51. By the criteria of anti-Catholic Protestant critics of Catholicism, a Catholic can only be a “real” Christian insofar as (in direct proportion to) they reject those tenets of Catholicism which Protestantism rejects, or show an interest in things Protestants stress (for example, if they read the Bible a lot and talk about being “saved,” and show skepticism towards “all that weird Mary and the saints stuff,” etc., chances are they are “in”). This is, of course, an extreme insult to any self-respecting, devout, faithful Catholic. Catholicism is either Christian or not. If it is, then a Catholic who believes every jot and tittle of Catholicism (as all Catholics are required to do by the nature of the system) are Christians, in the sense I have described, just like any orthodox Presbyterian or Methodist or Lutheran or member of the Assemblies of God is a Christian. One can quibble about the differences, but the core which binds us all is there.
94. The title anti-Catholic is not intended to refer to emotions or bigotry or hatred; it is strictly a descriptive – virtually sociological – title for one who opposes the Catholic Church-as-Christian. It means “anti-Catholic (Church),” not “anti-Catholic (persons)” in the sense of personal animus, as in “anti-Semitism.” Catholics use it in the sense of:anti-abortion
anti-lock brake system
In this same exact sense I would describe myself as “anti-Mormon” or “anti-Jehovah’s Witnesses.” I have indeed referred to myself as a “counter-cult researcher” for many years. A synonym for that might be “anti-cult researcher.” I am “anti-heretical.” I do not regard these groups as Christian (I think they claim the title falsely). Anti-Catholics do not regard the Catholic Church as a Christian institution.

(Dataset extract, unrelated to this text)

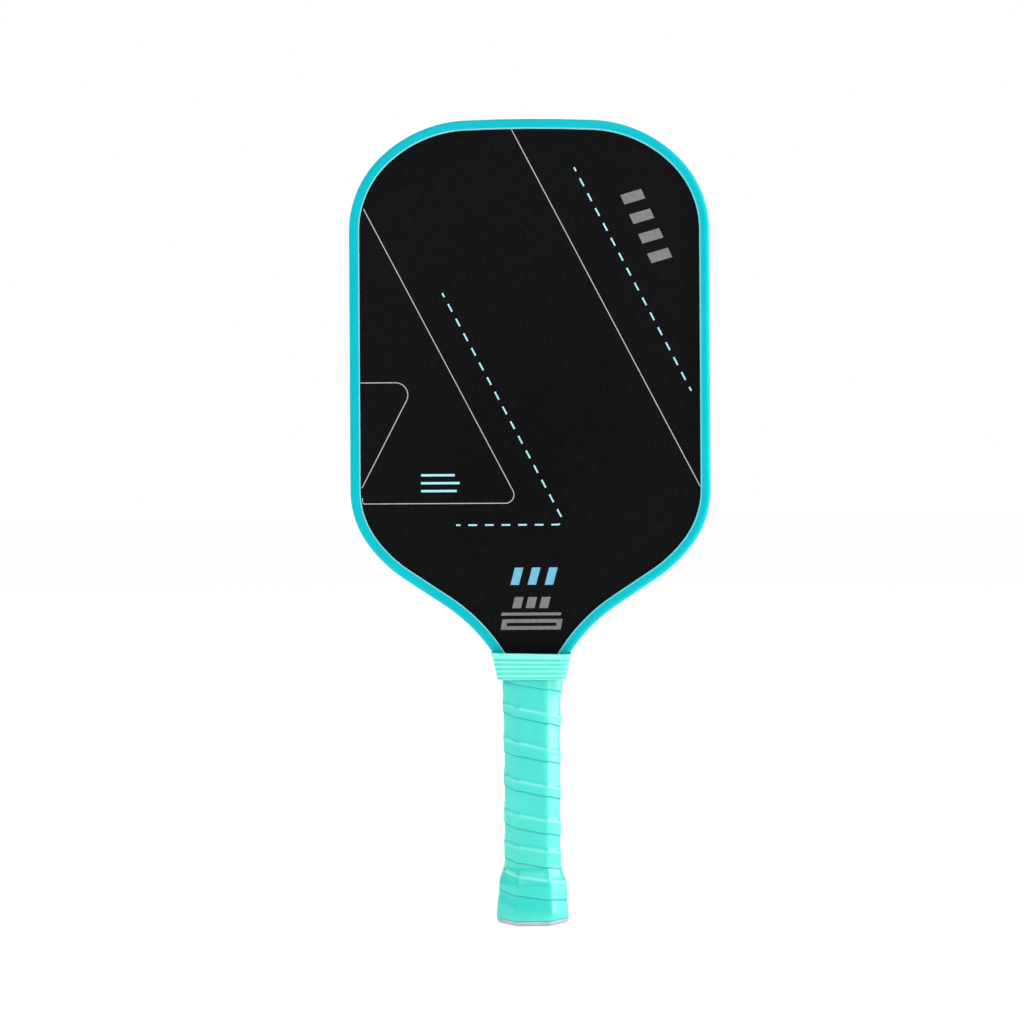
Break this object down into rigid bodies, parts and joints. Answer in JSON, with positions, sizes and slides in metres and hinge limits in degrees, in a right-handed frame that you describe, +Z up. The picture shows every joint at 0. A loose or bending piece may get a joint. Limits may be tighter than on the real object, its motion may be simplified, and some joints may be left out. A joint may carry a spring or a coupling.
{
  "type": "pickleball paddle",
  "caption": "Pickleball paddle with a rounded textured carbon face, edge guard, ribbed rubber collar and a wrapped eight-sided handle that flares at the butt.",
  "frame": {"origin": "centre of the butt's end face, with the paddle standing upright", "axes": "+Z up the handle to the top of the head, front face towards -Y, +X to the right as seen from the front"},
  "size_m": [0.1874, 0.0372, 0.4176],
  "materials": {
    "carbon_face": "matt peel-ply carbon weave, fine and gritty",
    "edge_guard": "satin soft plastic",
    "collar": "satin elastic rubber with moulded ribs",
    "overgrip": "matt tacky polyurethane film on felt",
    "butt_plastic": "smooth moulded plastic",
    "badge": "smooth blank disc",
    "core": "translucent polypropylene honeycomb",
    "bond_film": "cured adhesive film",
    "handle_shell": "rigid moulded foam",
    "cushion_grip": "soft foamed polyurethane",
    "finishing_tape": "vinyl tape",
    "adhesive_strip": "double-sided foam strip",
    "staple_wire": "zinc-plated flat wire"
  },
  "bodies": {
    "paddle": {"core_panel": "core", "bond_film_front": "bond_film", "bond_film_back": "bond_film", "face_front": "carbon_face", "face_back": "carbon_face", "edge_guard_tape": "adhesive_strip", "edge_guard": "edge_guard", "handle_shell_front": "handle_shell", "handle_shell_back": "handle_shell", "butt_cap": "butt_plastic", "butt_cap_staples": "staple_wire", "butt_badge": "badge", "base_grip": "cushion_grip", "base_grip_tape": "finishing_tape", "overgrip": "overgrip", "overgrip_tape": "finishing_tape"},
    "collar": {"grip_collar": "collar"}
  },
  "joints": [
    {"name": "collar_slide", "type": "slide", "parent": "paddle", "child": "collar", "axis": [0, 0, -1], "range_m": [0, 0.09]}
  ]
}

113. When one views a scenario (in this case, Catholic vs. Protestant apologetics battles) as “war” – with the stakes the very highest that they can be (hell vs. heaven; damnation vs. salvation; light vs. darkness; God vs. Satan), then one behaves like a warrior and a soldier. Thus, the anti-Catholic sees Catholics not as Christian brothers, but as the “enemy” – in spiritual darkness; outside the “gates” – and enemies are dealt with in a constant attitude of mistrust, cynicism, derision, and either outright hatred or at least intense hostility.
123. Catholics have “the books,” the dogmas, the decrees, the councils, the current Catechism, the uniform, developed doctrinal history and Tradition. Everyone knows what the Catholic Church believes on any major topic. But if dissenters can’t bring themselves to be honest with themselves and accept that this is what their Church holds, how is that a disproof of the oneness of Catholicism? It is none at all. They are simply straying sheep, heretical in spirit (to varying degrees). We can say they are not Catholic theologians if we so choose. But Protestants can only fight, disagree, and form a new sect when (inevitably) no resolution can be achieved. Is this not obvious?
191. Many Protestants (especially evangelicals) play the “ignorance card” sooner or later, in discussions of comparative religion, or polemical and “controversial” endeavors. It is an approach which is quite familiar to Catholic apologists. The question is fair enough, I suppose, and has some weight prima facie. I believe, however, that this argument is fallacious, because there is no direct correlation between a religious body being doctrinally correct and the level of instruction and fidelity of its members. Ignorance, nominalism and heterodoxy can be due to many factors, none of which prove the theological falsehood of any given group. We can only judge by “the books” of a religious body, in order to objectively and accurately evaluate its truth claims.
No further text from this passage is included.